**WHAT IS ASKED**
Write the material out again, line by line, exactly as it is.

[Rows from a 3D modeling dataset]
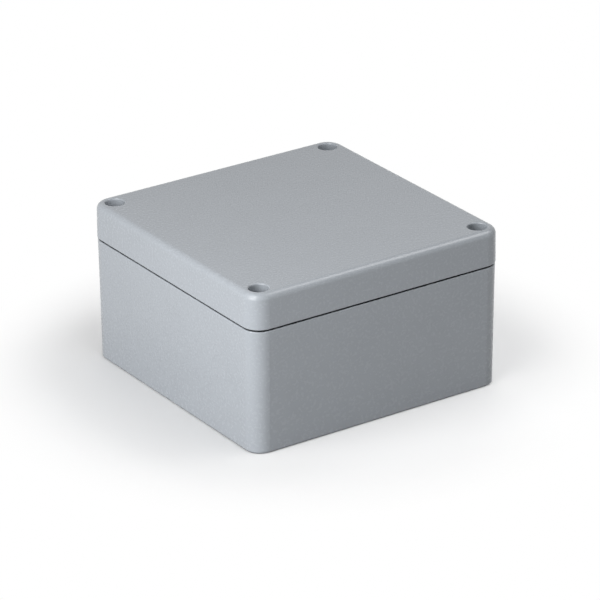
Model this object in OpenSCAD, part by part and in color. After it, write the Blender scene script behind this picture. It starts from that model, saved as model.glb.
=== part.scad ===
// Die cast aluminium junction box: a drafted base and lid, a gasket that a
// tongue on the base presses, four captive lid screws in corner pillars, wall
// mounting channels under the lid, and an earth terminal in each half.
// Millimetres. Z up, with the origin in the middle of the underside.

/* [Box] */
// Outside width along X, over the lid
box_w = 160; // [150:1:200]
// Outside depth along Y, over the lid
box_d = 160; // [150:1:200]
// Height of the base casting, from the underside to its rim
base_h = 70; // [55:0.5:90]
// Height of the lid casting
lid_h = 20; // [19:0.5:24]
// Open joint left between the two castings
seam_gap = 1; // [0.6:0.1:1.2]
// How far the lid stands out past the base all round
lid_overhang = 0.3; // [0:0.1:0.5]
// Radius of the four upright corners, at the lid's lower edge
corner_r = 10; // [9:0.5:12]

/* [Casting] */
// Wall of the base at its rim
wall_t = 4.2; // [3.8:0.1:5]
// Floor of the base
floor_t = 4; // [3:0.5:6]
// Top plate of the lid
plate_t = 4; // [3:0.5:5]
// Draft of the outside walls, in degrees
outer_draft = 0.6; // [0.2:0.1:1]
// Draft of the inside walls, in degrees
inner_draft = 0.8; // [0.3:0.1:1]
// Edge radius round the lid's top
lid_edge_r = 3.6; // [1:0.1:3.6]
// Edge radius round the underside
base_edge_r = 1.2; // [0.5:0.1:2]
// Radius of the two edges that face each other at the seam
seam_edge_r = 0.6; // [0.3:0.1:1]

/* [Sealing line] */
// Where the cavity wall turns in beside a corner pillar, from the middle, along X
notch_x = 44.5; // [40:0.5:46]
// Where the cavity wall turns in beside a corner pillar, from the middle, along Y
notch_y = 58.5; // [54:0.5:60]
// Radius of the cavity's own corners
bay_r = 6; // [5:0.5:8]
// Radius on the pillar's edge
pillar_r = 5; // [4:0.5:7]
// Width of the tongue on the base
tongue_w = 1.2; // [1:0.1:1.6]
// Height of the tongue above the rim
tongue_h = 2; // [1.6:0.1:2.6]
// Width of the groove in the lid
groove_w = 3.2; // [2.8:0.1:3.4]
// Depth of the groove in the lid
groove_d = 4; // [3:0.5:6]

/* [Lid screws] */
// Distance between lid screws, both ways
screw_pitch = 140; // [136:1:142]
// Diameter of the screw recess in the lid
recess_d = 10.6; // [10.4:0.1:11]
// Radius round the mouth of the recess
recess_mouth_r = 1; // [0.4:0.1:1]
// Height of the recess floor above the lid's lower edge
recess_floor = 6; // [5:0.5:7]
// Diameter of the cheese head
head_d = 8.5; // [8:0.1:9]
// Height of the cheese head
head_h = 3.3; // [3:0.1:3.6]
// Travel from tight to free of the base
screw_travel = 8; // [6:0.5:9]
// Length of the screw's thread
thread_l = 10; // [8:0.5:12]

/* [Wall mounting] */
// Distance between wall mounting holes along X
mount_x = 110; // [108:1:112]
// Distance between wall mounting holes along Y
mount_y = 140; // [138:1:140]
// Diameter of the wall mounting holes
mount_d = 6.6; // [5.5:0.1:7]
// Diameter of the channel that the mounting screw's head goes down
channel_d = 12.5; // [11:0.1:13]
// Web left under that channel
channel_web = 8; // [6:0.5:12]

/* [Inside fittings] */
// Distance between mounting plate bosses along X
plate_x = 124; // [110:1:126]
// Distance between mounting plate bosses along Y
plate_y = 88; // [70:1:90]
// Height of the mounting plate bosses above the floor
boss_h = 8; // [6:0.5:12]
// Distance of the earth terminals from the middle, towards the rear wall
earth_y = 61; // [56:1:62]

/* [Hidden] */
$fn = 72;

eps = 0.01;
big = 400;

casting_grey = [0.56, 0.59, 0.61];
steel = [0.75, 0.75, 0.76];
zinc_yellow = [0.78, 0.72, 0.5];
rubber_black = [0.1, 0.1, 0.11];
nylon_white = [0.9, 0.89, 0.85];

// Heights
lid_z = base_h + seam_gap;
box_h = lid_z + lid_h;

// The base is smaller than the lid by the overhang
base_w = box_w - 2 * lid_overhang;
base_d = box_d - 2 * lid_overhang;
base_r = corner_r - lid_overhang;

// The sealing line is the cavity's outline at the rim
seal_x = base_w / 2 - wall_t;
seal_y = base_d / 2 - wall_t;
// The lid's own cavity is smaller, so that a lip stands inside the groove
groove_in = (groove_w - tongue_w) / 2;
lip_t = 2;
lid_inset = groove_in + lip_t;
// Width of the strip that is swept round to make a cavity's edge
strip_w = 12;

// Lid screw: metric 5, with a neck thinner than the thread
thread_d = 4.9;
neck_d = 3.9;
screw_clear_d = 5.3;
tapped_d = 5.1;
slot_w = 1.2;
slot_depth = 1.5;
slot_angles = [25, 110, 68, 152];
seal_ring_d = 8;
seal_ring_t = 1.2;
washer_d = 10.4;
washer_t = 1.2;
washer_pocket_d = 10.5;
washer_pocket = 1.4;
// Pads round the screws that the lid stands on, just clear of the pillars
seat_d = 15;
seat_clear = 0.02;
head_z = lid_z + recess_floor + seal_ring_t;
washer_z = lid_z + washer_pocket - washer_t;
// At full travel the thread stops just under the washer
thread_top_z = washer_z - screw_travel - 0.2;
tip_z = thread_top_z - thread_l;
// The tapped part starts where the tip is when the screw is free
tapped_top_z = tip_z + screw_travel;
tapped_depth = screw_travel + 4;

// Corners in the order front left, front right, rear right, rear left
corner_signs = [[-1, -1], [1, -1], [1, 1], [-1, 1]];
function screw_xy(n) = corner_signs[n] * screw_pitch / 2;

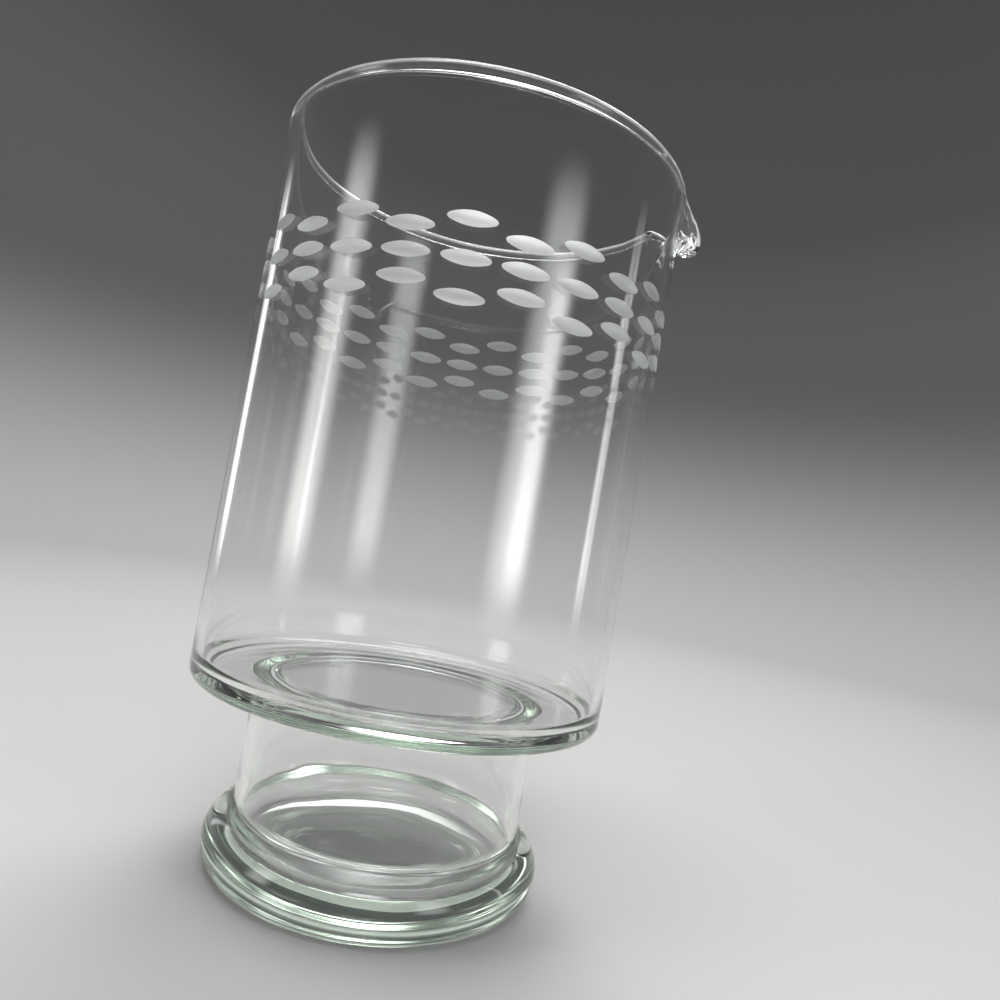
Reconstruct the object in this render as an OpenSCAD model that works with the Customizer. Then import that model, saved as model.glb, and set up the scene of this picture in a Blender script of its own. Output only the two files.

**REPLY**
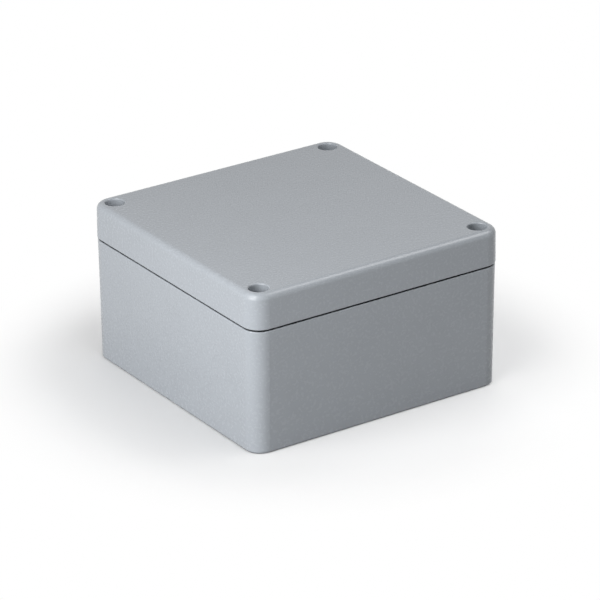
Model this object in OpenSCAD, part by part and in color. After it, write the Blender scene script behind this picture. It starts from that model, saved as model.glb.
=== part.scad ===
// Die cast aluminium junction box: a drafted base and lid, a gasket that a
// tongue on the base presses, four captive lid screws in corner pillars, wall
// mounting channels under the lid, and an earth terminal in each half.
// Millimetres. Z up, with the origin in the middle of the underside.

/* [Box] */
// Outside width along X, over the lid
box_w = 160; // [150:1:200]
// Outside depth along Y, over the lid
box_d = 160; // [150:1:200]
// Height of the base casting, from the underside to its rim
base_h = 70; // [55:0.5:90]
// Height of the lid casting
lid_h = 20; // [19:0.5:24]
// Open joint left between the two castings
seam_gap = 1; // [0.6:0.1:1.2]
// How far the lid stands out past the base all round
lid_overhang = 0.3; // [0:0.1:0.5]
// Radius of the four upright corners, at the lid's lower edge
corner_r = 10; // [9:0.5:12]

/* [Casting] */
// Wall of the base at its rim
wall_t = 4.2; // [3.8:0.1:5]
// Floor of the base
floor_t = 4; // [3:0.5:6]
// Top plate of the lid
plate_t = 4; // [3:0.5:5]
// Draft of the outside walls, in degrees
outer_draft = 0.6; // [0.2:0.1:1]
// Draft of the inside walls, in degrees
inner_draft = 0.8; // [0.3:0.1:1]
// Edge radius round the lid's top
lid_edge_r = 3.6; // [1:0.1:3.6]
// Edge radius round the underside
base_edge_r = 1.2; // [0.5:0.1:2]
// Radius of the two edges that face each other at the seam
seam_edge_r = 0.6; // [0.3:0.1:1]

/* [Sealing line] */
// Where the cavity wall turns in beside a corner pillar, from the middle, along X
notch_x = 44.5; // [40:0.5:46]
// Where the cavity wall turns in beside a corner pillar, from the middle, along Y
notch_y = 58.5; // [54:0.5:60]
// Radius of the cavity's own corners
bay_r = 6; // [5:0.5:8]
// Radius on the pillar's edge
pillar_r = 5; // [4:0.5:7]
// Width of the tongue on the base
tongue_w = 1.2; // [1:0.1:1.6]
// Height of the tongue above the rim
tongue_h = 2; // [1.6:0.1:2.6]
// Width of the groove in the lid
groove_w = 3.2; // [2.8:0.1:3.4]
// Depth of the groove in the lid
groove_d = 4; // [3:0.5:6]

/* [Lid screws] */
// Distance between lid screws, both ways
screw_pitch = 140; // [136:1:142]
// Diameter of the screw recess in the lid
recess_d = 10.6; // [10.4:0.1:11]
// Radius round the mouth of the recess
recess_mouth_r = 1; // [0.4:0.1:1]
// Height of the recess floor above the lid's lower edge
recess_floor = 6; // [5:0.5:7]
// Diameter of the cheese head
head_d = 8.5; // [8:0.1:9]
// Height of the cheese head
head_h = 3.3; // [3:0.1:3.6]
// Travel from tight to free of the base
screw_travel = 8; // [6:0.5:9]
// Length of the screw's thread
thread_l = 10; // [8:0.5:12]

/* [Wall mounting] */
// Distance between wall mounting holes along X
mount_x = 110; // [108:1:112]
// Distance between wall mounting holes along Y
mount_y = 140; // [138:1:140]
// Diameter of the wall mounting holes
mount_d = 6.6; // [5.5:0.1:7]
// Diameter of the channel that the mounting screw's head goes down
channel_d = 12.5; // [11:0.1:13]
// Web left under that channel
channel_web = 8; // [6:0.5:12]

/* [Inside fittings] */
// Distance between mounting plate bosses along X
plate_x = 124; // [110:1:126]
// Distance between mounting plate bosses along Y
plate_y = 88; // [70:1:90]
// Height of the mounting plate bosses above the floor
boss_h = 8; // [6:0.5:12]
// Distance of the earth terminals from the middle, towards the rear wall
earth_y = 61; // [56:1:62]

/* [Hidden] */
$fn = 72;

eps = 0.01;
big = 400;

casting_grey = [0.56, 0.59, 0.61];
steel = [0.75, 0.75, 0.76];
zinc_yellow = [0.78, 0.72, 0.5];
rubber_black = [0.1, 0.1, 0.11];
nylon_white = [0.9, 0.89, 0.85];

// Heights
lid_z = base_h + seam_gap;
box_h = lid_z + lid_h;

// The base is smaller than the lid by the overhang
base_w = box_w - 2 * lid_overhang;
base_d = box_d - 2 * lid_overhang;
base_r = corner_r - lid_overhang;

// The sealing line is the cavity's outline at the rim
seal_x = base_w / 2 - wall_t;
seal_y = base_d / 2 - wall_t;
// The lid's own cavity is smaller, so that a lip stands inside the groove
groove_in = (groove_w - tongue_w) / 2;
lip_t = 2;
lid_inset = groove_in + lip_t;
// Width of the strip that is swept round to make a cavity's edge
strip_w = 12;

// Lid screw: metric 5, with a neck thinner than the thread
thread_d = 4.9;
neck_d = 3.9;
screw_clear_d = 5.3;
tapped_d = 5.1;
slot_w = 1.2;
slot_depth = 1.5;
slot_angles = [25, 110, 68, 152];
seal_ring_d = 8;
seal_ring_t = 1.2;
washer_d = 10.4;
washer_t = 1.2;
washer_pocket_d = 10.5;
washer_pocket = 1.4;
// Pads round the screws that the lid stands on, just clear of the pillars
seat_d = 15;
seat_clear = 0.02;
head_z = lid_z + recess_floor + seal_ring_t;
washer_z = lid_z + washer_pocket - washer_t;
// At full travel the thread stops just under the washer
thread_top_z = washer_z - screw_travel - 0.2;
tip_z = thread_top_z - thread_l;
// The tapped part starts where the tip is when the screw is free
tapped_top_z = tip_z + screw_travel;
tapped_depth = screw_travel + 4;

// Corners in the order front left, front right, rear right, rear left
corner_signs = [[-1, -1], [1, -1], [1, 1], [-1, 1]];
function screw_xy(n) = corner_signs[n] * screw_pitch / 2;

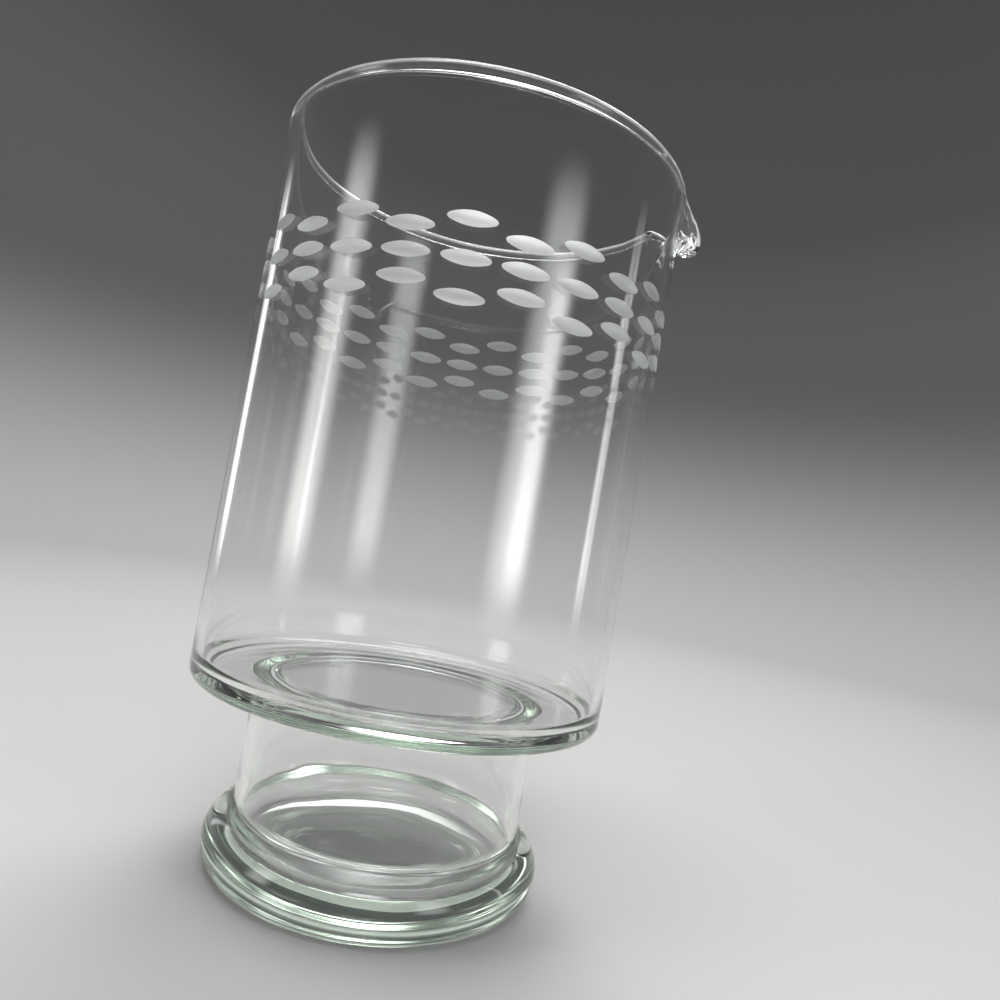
Reconstruct the object in this render as an OpenSCAD model that works with the Customizer. Then import that model, saved as model.glb, and set up the scene of this picture in a Blender script of its own. Output only the two files.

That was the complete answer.